Larger Herds and More Species Options
According to Colorado Parks and Wildlife, Colorado's elk population sits at over 280,000 animals and has the largest elk population in the world. It helps that some of the biggest bulls in the country are also found there. As a result, these majestic animals draw hunters from all over the United States to Colorado.
With elk alone, Colorado saw over 215,000 hunters purchase or draw tags in 2021. Of those, 35,230 elk were harvested for a 16% success rate. Hunters logged an astonishing 1,126,179 days in the field hunting for elk. These numbers go to show the real lengths that hunters are willing to go through to try and take an elk every year. It's not a coincidence Colorado made itself the go-to state for elk hunting either. They did it with solid and smart wildlife management and word gets around to any hunter who has an elk on his or her bucket list.
As if the elk weren't reason enough for hunters to flock to Colorado, they've got a bevy of other species that are valued by hunters. Animals like whitetail and mule deer, moose, pronghorn antelope, mountain goats, and bighorn sheep are other big game animals that share habitats and are available to be hunted in Colorado. Some of them, like mountain goats and bighorn sheep, are much harder to acquire tags for but generate a lot of interest for a once-in-a-lifetime type of hunt. When you look at all the species that can be hunted in Colorado, the state is essentially a one stop shop for the most popular big game in North America. This aspect does give Colorado an edge that cannot be matched by most states, at least not without some dramatic changes to wildlife management in other states.
Access to public land is another contributing factor to the rise in popularity of hunting in Colorado. Colorado is ranked 11th in total public land open to hunting with 23,397,000 acres that are open to the public for hunting. For many people, this can be a Godsend. State wildlife agencies have done the research, and one of the biggest hurdles to people either starting hunting or continuing to hunt is a simple lack of places to do it.
With public land, more people can have an opportunity to access hunting without the need to own acres and acres of land with big game on them. Especially when the most popular animal to hunt in Colorado is elk, they need a lot of land to roam. And Colorado public lands offer just the right habitat for that to happen.

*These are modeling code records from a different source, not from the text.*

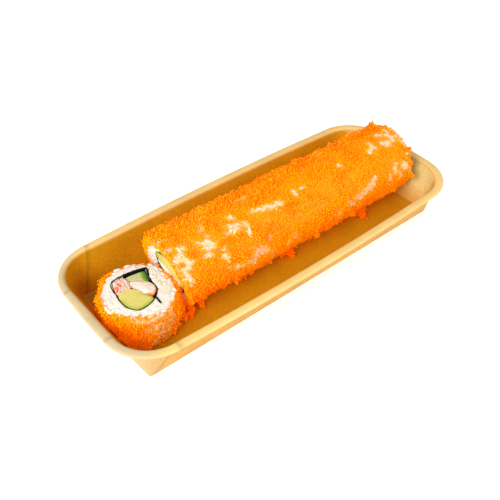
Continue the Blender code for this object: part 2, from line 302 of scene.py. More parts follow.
@dataclass(frozen=True)
class Roe(Finish):
    """Small eggs: each carries its own tint between two shades of one kind, and a painted orange glow."""

    slot: str = "roe"
    dark: Colour = WHITE
    light: Colour = WHITE
    # painted glow: an orange emission that stands in for light passing through the eggs and fills their
    # shaded gaps
    painted_glow: Colour = (1.0, 0.26, 0.0)
    glow_strength: float = 0.18

    def paint(self, tree: ShaderTree) -> None:
        """Mixes the two shades by the egg's tint, and adds the painted glow.

        Args:
            tree: The material's tree.
        """
        tint = tree.attribute("tint")
        tree.shade(Base_Color=tree.mix(tint, self.dark, self.light), Roughness=0.3 + tint * 0.1)
        # painted glow: the eggs emit light though they are no lamp
        tree.shade(Emission_Color=self.painted_glow, Emission_Strength=self.glow_strength)
        tree.shade(Specular_IOR_Level=0.04)
        tree.moisten(0.3, (1.0, 0.35, 0.03), 0.6 * MM)


@dataclass(frozen=True)
class Rice(Finish):
    """Cooked rice, cream white, stained by the roe where the coat covers it."""

    slot: str = "rice"
    grain: Colour = (0.735, 0.695, 0.62)
    shadow: Colour = (0.70, 0.60, 0.51)
    cream: Colour = (0.82, 0.54, 0.30)
    # partly the roe's stain, partly painted shade: rice turns amber towards the bottom, where it lies in
    # shade with orange bounce light
    amber: Colour = (0.84, 0.42, 0.11)
    amber_height: float = 14 * MM
    cream_height: float = 31 * MM
    stain: Colour = (1.0, 0.36, 0.004)
    stain_and_shade_below: float = 0.0
    # painted glow: a faint emission that lightens the rice's shade, whitish on the cut faces and orange on
    # the side under the coat
    painted_glow: Colour = (1.0, 0.92, 0.84)
    coated_painted_glow: Colour = (1.0, 0.26, 0.0)
    glow_strength: float = 0.08

    def paint(self, tree: ShaderTree) -> None:
        """Mixes the rice's shades by its tint, the amber of stain and painted shade towards the bottom, and
        the roe's stain by how far the coat covers it, then adds a painted glow.

        Args:
            tree: The material's tree.
        """
        coated = tree.attribute("coated")
        clouds = tree.noise(2.2 * MM, 3.0)
        height = tree.height().step(self.amber_height, self.cream_height)
        rice = tree.mix(tree.attribute("tint") * 0.6 + clouds * 0.5, self.shadow, self.grain)
        # stain and painted shade: amber towards the bottom of the food
        rice = tree.mix((1.0 - height) * self.stain_and_shade_below, rice, self.amber)
        near_coat = coated.step(0.0, 0.5)
        # the rice's side is amber towards the bottom and cream higher up, as stain and painted shade
        rice = tree.mix(near_coat, rice, tree.mix(height, self.amber, self.cream))
        rice = tree.mix(coated.step(0.5, 1.0), rice, self.stain)
        tree.shade(Base_Color=rice, Roughness=0.38 + clouds * 0.15, Specular_IOR_Level=0.2)
        tree.shade(Normal=tree.bump(tree.noise(0.7 * MM), 0.06 * MM))
        # painted glow, whitish on the cut faces and orange on the side under the coat
        tree.shade(Emission_Color=tree.mix(near_coat, self.painted_glow, self.coated_painted_glow))
        tree.shade(Emission_Strength=self.glow_strength)
        tree.moisten(0.5, (1.0, 0.85, 0.7), 1.4 * MM)


@dataclass(frozen=True)
class StainedRice(Rice):
    """The rice that shows through the coat: warm from the roe's juice, amber towards the bottom as stain and
    painted shade, and with a painted glow.
    """

    grain: Colour = (0.82, 0.59, 0.45)
    shadow: Colour = (0.82, 0.51, 0.31)
    # share of amber stain and painted shade towards the bottom
    stain_and_shade_below: float = 0.85
    # painted glow: a warm emission that keeps the bare patches bright where they lie in shade
    painted_glow: Colour = (1.0, 0.46, 0.14)
    glow_strength: float = 0.18


@dataclass(frozen=True)
class Nori(Finish):
    """Seaweed sheet, nearly black with a green cast, crinkled and a little glossy."""

    slot: str = "nori"
    black: Colour = (0.004, 0.005, 0.003)
    green: Colour = (0.022, 0.026, 0.012)

    def paint(self, tree: ShaderTree) -> None:
        """Mixes black and dark green by a fine noise.

        Args:
            tree: The material's tree.
        """
        fibres = tree.noise(0.8 * MM, 4.0)
        colour = tree.mix(fibres.step(0.45, 0.8), self.black, self.green)
        tree.shade(Base_Color=colour, Roughness=0.32 + fibres * 0.25, Specular_IOR_Level=0.15)
        tree.shade(Normal=tree.bump(fibres, 0.18 * MM))


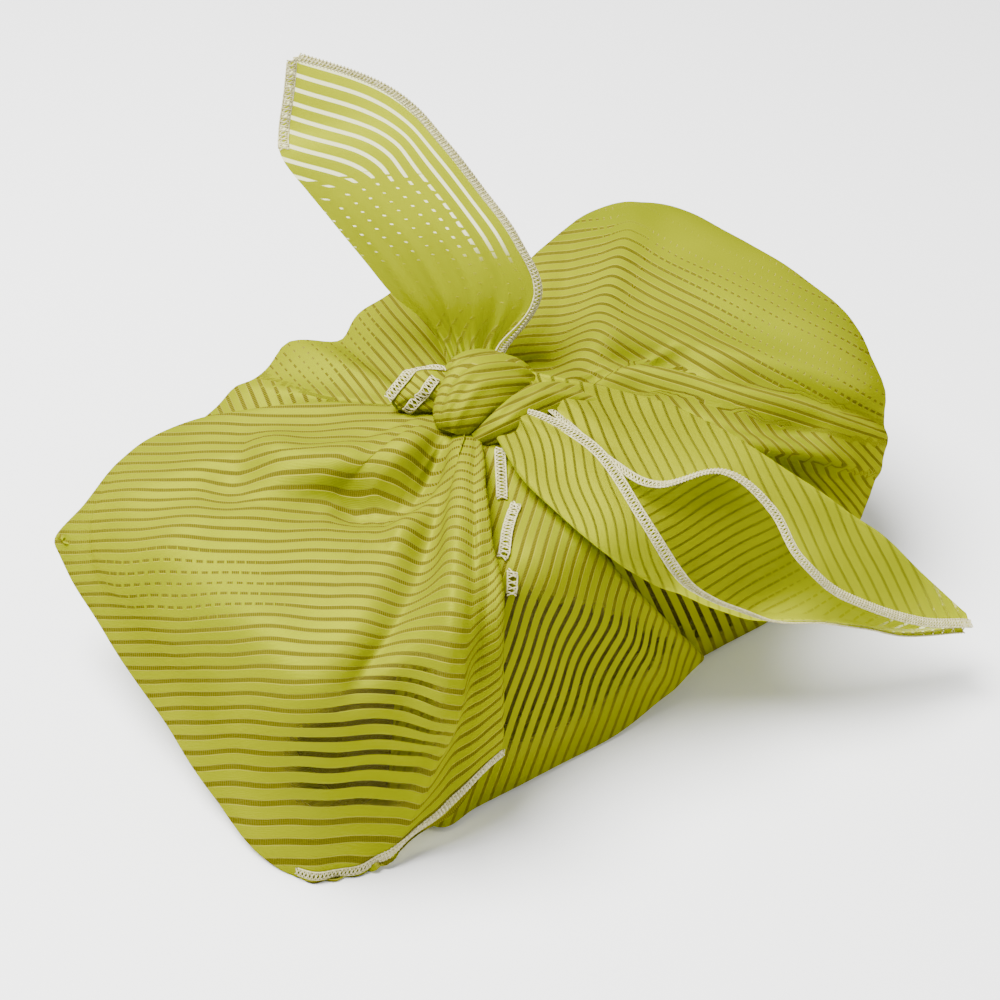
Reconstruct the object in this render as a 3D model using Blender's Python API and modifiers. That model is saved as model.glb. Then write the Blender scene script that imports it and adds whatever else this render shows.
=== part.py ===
"""Fabric gift wrap: a square of striped cloth folded round a box and tied on top.

The cloth is one solid.  It is made of lofted sheets that all run into the knot:
the closed wrap round the box, a front flap, a broad wing over the left end, and
the two tied ears.  The box inside is a plain solid of its own.
All tables are in millimetres, with X along the box, Y towards its back and Z up.
"""

import bpy
import bmesh
import numpy as np
from collections import namedtuple
from mathutils import Vector

MM = 0.001

# Driving dimensions, millimetres
CLOTH_THICK = 2.0
EAR_THICK = 1.4
BOX_LENGTH = 196.0
BOX_WIDTH = 98.0
BOX_HEIGHT = 64.0
BOX_EDGE = 3.0
BOX_CENTRE = (12.0, 3.0)
BOX_LIFT = CLOTH_THICK + 0.3

KNOT_X = -4.0
KNOT_Y = 2.0
NECK_HEIGHT = 90.0
NECK_RADIUS = 12.0
NECK_CORE_RADIUS = 8.0
NECK_CORE_RISE = 5.0
FLAP_NECK = (13.5, 94.0)
WING_NECK = (14.5, 97.0)
FOOT_HEIGHT = 6.0
FOOT_TURN = 6.0

# Where the control rows of a meridian lie, as shares of its two straight legs
NEAR_SHARE = 0.14
MID_SHARE = 0.45
TOP_SHARE = 0.86
SIDE_SHARE = 0.16
LOW_SHARE = 0.62
TOP_CROWN = 2.0

# How much of a section's swirl its neck, near, middle and top rows take
SWIRL_SHARES = (0.25, 0.5, 0.6, 0.15)

# Mesh density
WRAP_COLUMNS = 92
PROFILE_ROWS = 17
FLAP_COLUMNS = 16
WING_COLUMNS = 25
LAYER_ROWS = 14
EAR_ROWS = 15
EAR_ONE_ACROSS = 7
EAR_TWO_ACROSS = 15

# Closed wrap round the box: shoulder point, belly of the side, foot point, crown of
# the top and swirl near the knot in degrees, anticlockwise from the front left
Section = namedtuple("Section", "name sx sy sz belly fx fy rise turn")
WRAP_SECTIONS = (
    Section("front left", -86, -52, 74, 0, -86, -53, 0, 0),
    Section("front beside the flap", -50, -56, 75, 0, -50, -57, 0, 0),
    Section("front middle", 5, -58, 77, 0, 5, -59, 0, 10),
    Section("front right", 55, -59, 77, 1, 55, -60, 0, 34),
    Section("front right bay", 92, -62, 76, 3, 88, -60, 1, 40),
    Section("right corner", 122, -53, 79, 7, 112, -53, 0, 34),
    Section("right front", 137, -35, 83, 7, 124, -38, -1, 26),
    Section("right end", 144, -4, 87, 5, 128, -6, -2, 14),
    Section("right back", 142, 40, 88, 4, 127, 34, -2, 0),
    Section("back corner", 134, 72, 88, 3, 119, 60, -1, -9),
    Section("back corner top", 109, 84, 87, 2, 101, 69, 0, -13),
    Section("back right", 82, 79, 83, 2, 80, 68, 0, -11),
    Section("back notch", 58, 71, 79, 1, 58, 64, -2, -7),
    Section("back rise", 37, 73, 83, 3, 38, 64, 0, -3),
    Section("back bulge", 16, 76, 87, 5, 18, 64, 2, 6),
    Section("back bulge left", -8, 74, 88, 5, -6, 63, 2, 14),
    Section("back left", -48, 62, 81, 2, -46, 60, 0, 12),
    Section("back far left", -82, 58, 77, 1, -81, 58, 0, 6),
    Section("left corner", -100, 50, 74, 0, -97, 51, 0, 2),
    Section("left end", -102, 12, 74, 0, -100, 10, 0, 0),
    Section("left front", -100, -30, 73, 0, -99, -30, 0, 0),
)

# Open layers over the wrap: shoulder point, lower edge and crown, left to right
Layer = namedtuple("Layer", "name sx sy sz fx fy fz rise")
FLAP_SECTIONS = (
    Layer("tucked start", -66, -50, 72, -74, -50, 8, -3),
    Layer("under the wing", -56, -61, 77, -66, -66, 3, 0),
    Layer("lower hem", -42, -63, 79, -52, -66, 2, 0),
    Layer("middle", -29, -64, 80, -32, -67, 2, 0),
    Layer("hem right", -17, -65, 81, 4, -68, 2, 0),
    Layer("turned edge", -8, -67, 81, 38, -67, 12, 0),
)
WING_SECTIONS = (
    Layer("top roll", -92, 60, 81, -120, 70, 46, 6),
    Layer("left upper", -112, 36, 78, -119, 42, 34, 3),
    Layer("left middle", -113, 8, 77, -118, 8, 19, 1),
    Layer("left lower", -111, -18, 76, -117, -20, 8, 0),
    Layer("left corner", -106, -44, 75, -115, -42, 3, 0),
    Layer("hem corner", -92, -60, 76, -107, -58, 2, 1),
    Layer("hem middle", -74, -65, 77, -92, -65, 2, 2),
    Layer("hem right", -60, -68, 80, -80, -69, 9, 3),
    Layer("front edge", -46, -71, 83, -46, -73, 29, 5),
)

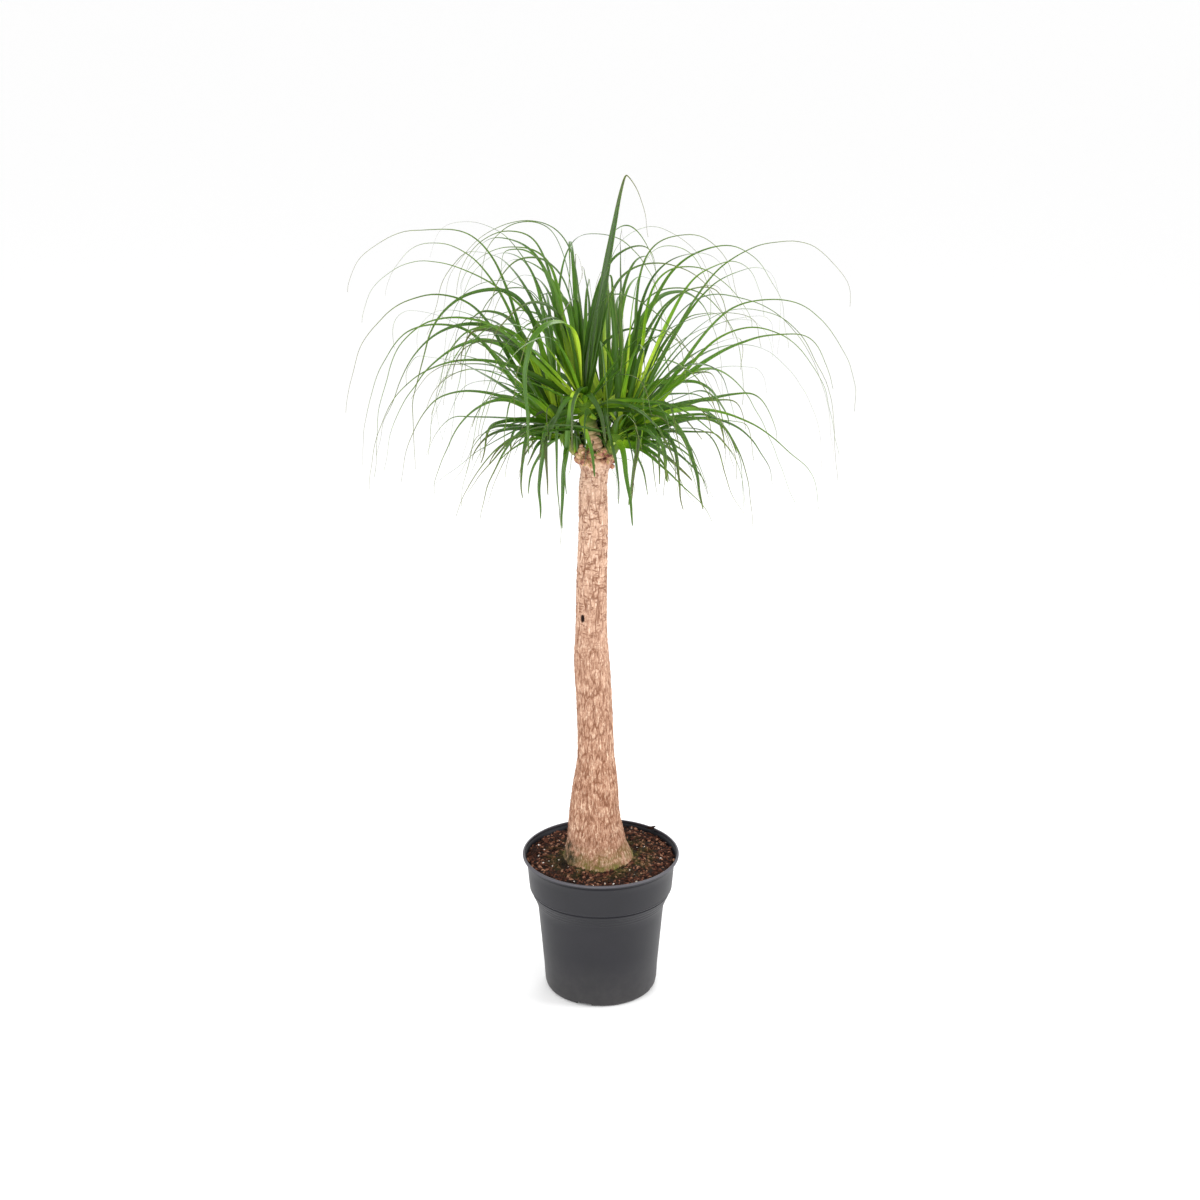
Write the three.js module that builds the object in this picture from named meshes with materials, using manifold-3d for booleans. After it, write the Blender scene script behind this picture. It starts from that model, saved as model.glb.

With 35% of Colorado's land open to public hunting, it is easy to see why people take to hunting in the state so easily with that type of access to land for everyone to use. It's also easier to find a quiet place to hunt away from the competition in Colorado than it is in other states. That plays a big part. Access is a big reason you see so many states prioritizing the acquisition of new public lands. Many wish they could have as many public opportunities as Colorado.
Will It Continue?
That's the big question that state wildlife agencies around the country are likely asking themselves, and it's hard to predict what may happen. Colorado's growth in popularity for hunting may continue to grow, but only time will tell if this is just a product of the last few years or a sustained trend. Their population growth from seven years ago is seeming to slow and the economic factors currently drawing people to Colorado could always change at any moment. But one thing the state of Colorado will retain is its healthy big game herds and public land that gives hunting access to more people both in and out of state. Hopefully, with more people finding joy in the art of hunting, they will pass the custom down to new generations and we will have new hunters for the foreseeable future.